— BEGIN —

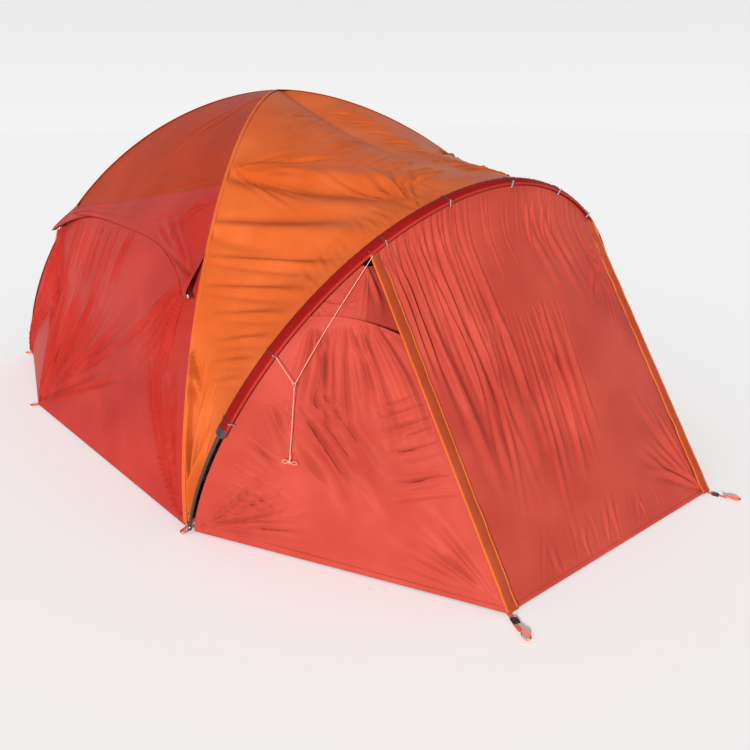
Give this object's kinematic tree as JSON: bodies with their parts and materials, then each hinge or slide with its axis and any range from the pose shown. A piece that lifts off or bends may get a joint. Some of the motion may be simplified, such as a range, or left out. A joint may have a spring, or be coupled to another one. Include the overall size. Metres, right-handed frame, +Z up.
{
  "type": "dome tent with porch",
  "caption": "Dome tent on crossed poles with an inner tent, a rainfly with eaves and an arched, zipped front porch, pitched and closed.",
  "frame": {"origin": "on the ground under the middle of the tent's whole outline, pegged loops included", "axes": "+X across the tent, +Y from the porch towards the tent's back, +Z up"},
  "size_m": [3.518, 4.845, 1.953],
  "materials": {
    "fabric_orange": "smooth coated nylon",
    "fabric_red": "smooth coated nylon",
    "fabric_dark_red": "smooth coated nylon",
    "inner_fabric": "thin breathable nylon",
    "floor_fabric": "thick coated nylon",
    "pole_aluminium": "dark anodised",
    "bare_aluminium": "satin",
    "elastic_cord": "braided",
    "black_plastic": "moulded",
    "grey_plastic": "moulded",
    "zip_coil": "woven tape and nylon coil",
    "slider_metal": "satin",
    "webbing": "woven webbing",
    "guy_cord": "braided"
  },
  "bodies": {
    "tent": {"fly_roof_left": "fabric_orange", "fly_roof_right": "fabric_orange", "fly_roof_rear": "fabric_orange", "fly_roof_front_left": "fabric_orange", "fly_roof_front_right": "fabric_orange", "peak_patch": "fabric_orange", "hood_left": "fabric_red", "hood_right": "fabric_red", "hood_rear": "fabric_red", "fly_wall_front_left": "fabric_red", "fly_wall_front_right": "fabric_red", "fly_wall_back_left": "fabric_red", "fly_wall_back_right": "fabric_red", "fly_wall_rear": "fabric_red", "porch_wall_left": "fabric_red", "porch_wall_right": "fabric_red", "porch_vents": "fabric_red", "porch_crown": "fabric_red", "arch_sleeve": "fabric_dark_red", "inner_wall_left": "inner_fabric", "inner_wall_right": "inner_fabric", "inner_wall_rear": "inner_fabric", "inner_wall_front": "inner_fabric", "inner_roof_front": "inner_fabric", "floor_tub": "floor_fabric", "dome_pole_a": "pole_aluminium", "dome_pole_b": "pole_aluminium", "arch_pole": "pole_aluminium", "brow_pole_left": "pole_aluminium", "brow_pole_right": "pole_aluminium", "brow_pole_rear": "pole_aluminium", "pole_ferrules": "bare_aluminium", "pole_tips": "bare_aluminium", "shock_cords": "elastic_cord", "pole_crossing_clip": "black_plastic", "foot_sockets": "black_plastic", "inner_tent_clips": "black_plastic", "ladder_locks": "black_plastic", "sleeve_toggles": "grey_plastic", "guy_rings": "slider_metal", "peg_loops": "webbing", "clip_straps": "webbing", "guy_leg_low_left": "guy_cord", "guy_leg_low_right": "guy_cord", "guy_leg_high_left": "guy_cord", "guy_leg_high_right": "guy_cord", "guy_tail_left": "guy_cord", "guy_tail_right": "guy_cord", "guy_bow_left": "guy_cord", "guy_bow_right": "guy_cord"},
    "porch_door": {"front_door": "fabric_red", "storm_flaps": "fabric_orange", "porch_zip_chains": "zip_coil"},
    "inner_tent_door": {"inner_door": "inner_fabric", "inner_zip_chain": "zip_coil"},
    "lower_slider_left": {"zip_slider_lower_left": "slider_metal"},
    "lower_slider_right": {"zip_slider_lower_right": "slider_metal"},
    "upper_slider_left": {"zip_slider_upper_left": "slider_metal"},
    "upper_slider_right": {"zip_slider_upper_right": "slider_metal"},
    "inner_slider": {"inner_zip_slider": "slider_metal"}
  },
  "joints": [
    {"name": "porch_door_swing", "type": "hinge", "parent": "tent", "child": "porch_door", "pos_m": [0, -1.41354, 1.2419], "axis": [-1, 0, 0], "range_deg": [0, 60]},
    {"name": "inner_door_swing", "type": "hinge", "parent": "tent", "child": "inner_tent_door", "pos_m": [-0.342, -0.56029, 0.7], "axis": [0, -0.4657, -0.8849], "range_deg": [0, 90]},
    {"name": "lower_zip_left", "type": "slide", "parent": "porch_door", "child": "lower_slider_left", "axis": [0.0013, 0.5754, 0.8179], "range_m": [0, 0.7]},
    {"name": "lower_zip_right", "type": "slide", "parent": "porch_door", "child": "lower_slider_right", "axis": [-0.0013, 0.5754, 0.8179], "range_m": [0, 0.7]},
    {"name": "upper_zip_left", "type": "slide", "parent": "porch_door", "child": "upper_slider_left", "axis": [-0.0013, -0.5754, -0.8179], "range_m": [0, 0.45]},
    {"name": "upper_zip_right", "type": "slide", "parent": "porch_door", "child": "upper_slider_right", "axis": [0.0013, -0.5754, -0.8179], "range_m": [0, 0.45]},
    {"name": "inner_zip", "type": "slide", "parent": "inner_tent_door", "child": "inner_slider", "axis": [0, 0.4657, 0.8849], "range_m": [0, 0.7]}
  ]
}
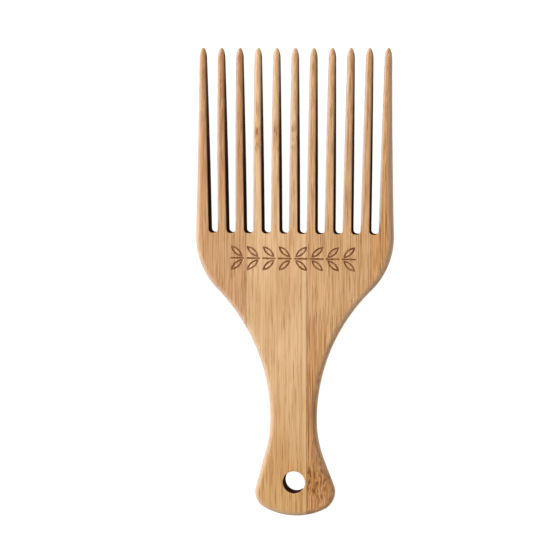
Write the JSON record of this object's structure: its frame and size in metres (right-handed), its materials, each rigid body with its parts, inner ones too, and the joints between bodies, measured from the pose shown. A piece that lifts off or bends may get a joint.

— END —

- _PROBLEM DETAILS_:
Copy out each record from above, exactly.

- _FINISHED TASK_:
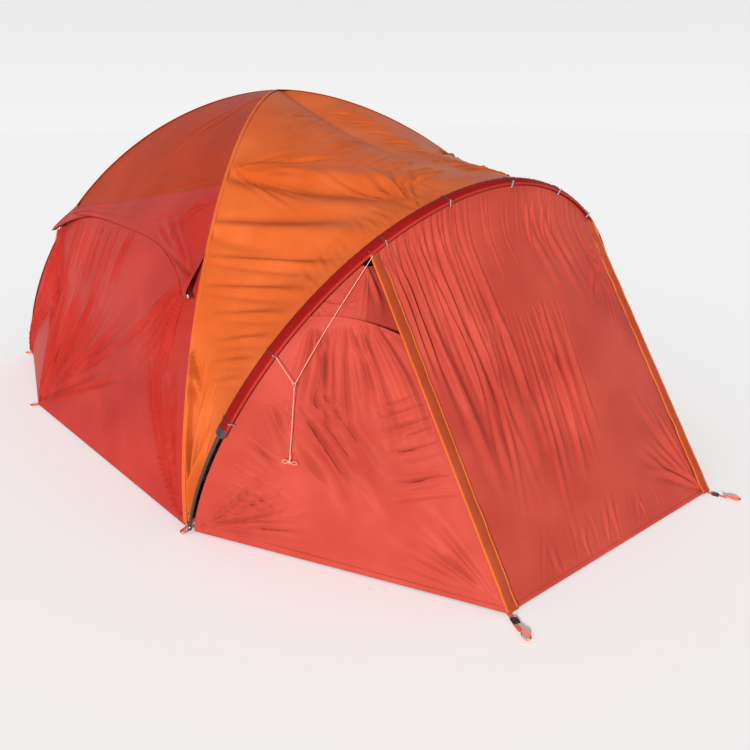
Give this object's kinematic tree as JSON: bodies with their parts and materials, then each hinge or slide with its axis and any range from the pose shown. A piece that lifts off or bends may get a joint. Some of the motion may be simplified, such as a range, or left out. A joint may have a spring, or be coupled to another one. Include the overall size. Metres, right-handed frame, +Z up.
{
  "type": "dome tent with porch",
  "caption": "Dome tent on crossed poles with an inner tent, a rainfly with eaves and an arched, zipped front porch, pitched and closed.",
  "frame": {"origin": "on the ground under the middle of the tent's whole outline, pegged loops included", "axes": "+X across the tent, +Y from the porch towards the tent's back, +Z up"},
  "size_m": [3.518, 4.845, 1.953],
  "materials": {
    "fabric_orange": "smooth coated nylon",
    "fabric_red": "smooth coated nylon",
    "fabric_dark_red": "smooth coated nylon",
    "inner_fabric": "thin breathable nylon",
    "floor_fabric": "thick coated nylon",
    "pole_aluminium": "dark anodised",
    "bare_aluminium": "satin",
    "elastic_cord": "braided",
    "black_plastic": "moulded",
    "grey_plastic": "moulded",
    "zip_coil": "woven tape and nylon coil",
    "slider_metal": "satin",
    "webbing": "woven webbing",
    "guy_cord": "braided"
  },
  "bodies": {
    "tent": {"fly_roof_left": "fabric_orange", "fly_roof_right": "fabric_orange", "fly_roof_rear": "fabric_orange", "fly_roof_front_left": "fabric_orange", "fly_roof_front_right": "fabric_orange", "peak_patch": "fabric_orange", "hood_left": "fabric_red", "hood_right": "fabric_red", "hood_rear": "fabric_red", "fly_wall_front_left": "fabric_red", "fly_wall_front_right": "fabric_red", "fly_wall_back_left": "fabric_red", "fly_wall_back_right": "fabric_red", "fly_wall_rear": "fabric_red", "porch_wall_left": "fabric_red", "porch_wall_right": "fabric_red", "porch_vents": "fabric_red", "porch_crown": "fabric_red", "arch_sleeve": "fabric_dark_red", "inner_wall_left": "inner_fabric", "inner_wall_right": "inner_fabric", "inner_wall_rear": "inner_fabric", "inner_wall_front": "inner_fabric", "inner_roof_front": "inner_fabric", "floor_tub": "floor_fabric", "dome_pole_a": "pole_aluminium", "dome_pole_b": "pole_aluminium", "arch_pole": "pole_aluminium", "brow_pole_left": "pole_aluminium", "brow_pole_right": "pole_aluminium", "brow_pole_rear": "pole_aluminium", "pole_ferrules": "bare_aluminium", "pole_tips": "bare_aluminium", "shock_cords": "elastic_cord", "pole_crossing_clip": "black_plastic", "foot_sockets": "black_plastic", "inner_tent_clips": "black_plastic", "ladder_locks": "black_plastic", "sleeve_toggles": "grey_plastic", "guy_rings": "slider_metal", "peg_loops": "webbing", "clip_straps": "webbing", "guy_leg_low_left": "guy_cord", "guy_leg_low_right": "guy_cord", "guy_leg_high_left": "guy_cord", "guy_leg_high_right": "guy_cord", "guy_tail_left": "guy_cord", "guy_tail_right": "guy_cord", "guy_bow_left": "guy_cord", "guy_bow_right": "guy_cord"},
    "porch_door": {"front_door": "fabric_red", "storm_flaps": "fabric_orange", "porch_zip_chains": "zip_coil"},
    "inner_tent_door": {"inner_door": "inner_fabric", "inner_zip_chain": "zip_coil"},
    "lower_slider_left": {"zip_slider_lower_left": "slider_metal"},
    "lower_slider_right": {"zip_slider_lower_right": "slider_metal"},
    "upper_slider_left": {"zip_slider_upper_left": "slider_metal"},
    "upper_slider_right": {"zip_slider_upper_right": "slider_metal"},
    "inner_slider": {"inner_zip_slider": "slider_metal"}
  },
  "joints": [
    {"name": "porch_door_swing", "type": "hinge", "parent": "tent", "child": "porch_door", "pos_m": [0, -1.41354, 1.2419], "axis": [-1, 0, 0], "range_deg": [0, 60]},
    {"name": "inner_door_swing", "type": "hinge", "parent": "tent", "child": "inner_tent_door", "pos_m": [-0.342, -0.56029, 0.7], "axis": [0, -0.4657, -0.8849], "range_deg": [0, 90]},
    {"name": "lower_zip_left", "type": "slide", "parent": "porch_door", "child": "lower_slider_left", "axis": [0.0013, 0.5754, 0.8179], "range_m": [0, 0.7]},
    {"name": "lower_zip_right", "type": "slide", "parent": "porch_door", "child": "lower_slider_right", "axis": [-0.0013, 0.5754, 0.8179], "range_m": [0, 0.7]},
    {"name": "upper_zip_left", "type": "slide", "parent": "porch_door", "child": "upper_slider_left", "axis": [-0.0013, -0.5754, -0.8179], "range_m": [0, 0.45]},
    {"name": "upper_zip_right", "type": "slide", "parent": "porch_door", "child": "upper_slider_right", "axis": [0.0013, -0.5754, -0.8179], "range_m": [0, 0.45]},
    {"name": "inner_zip", "type": "slide", "parent": "inner_tent_door", "child": "inner_slider", "axis": [0, 0.4657, 0.8849], "range_m": [0, 0.7]}
  ]
}
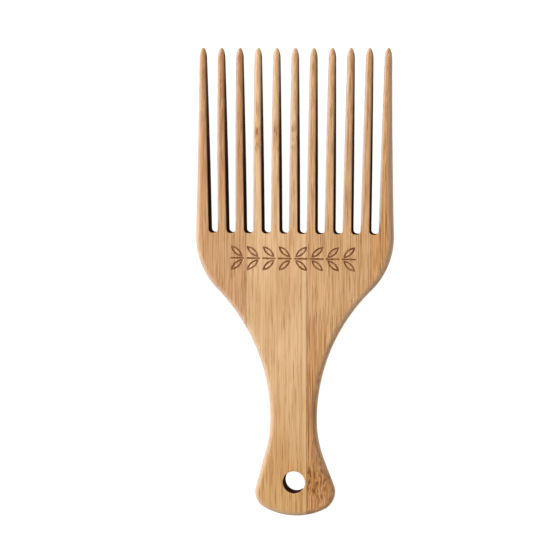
Write the JSON record of this object's structure: its frame and size in metres (right-handed), its materials, each rigid body with its parts, inner ones too, and the joints between bodies, measured from the pose shown. A piece that lifts off or bends may get a joint.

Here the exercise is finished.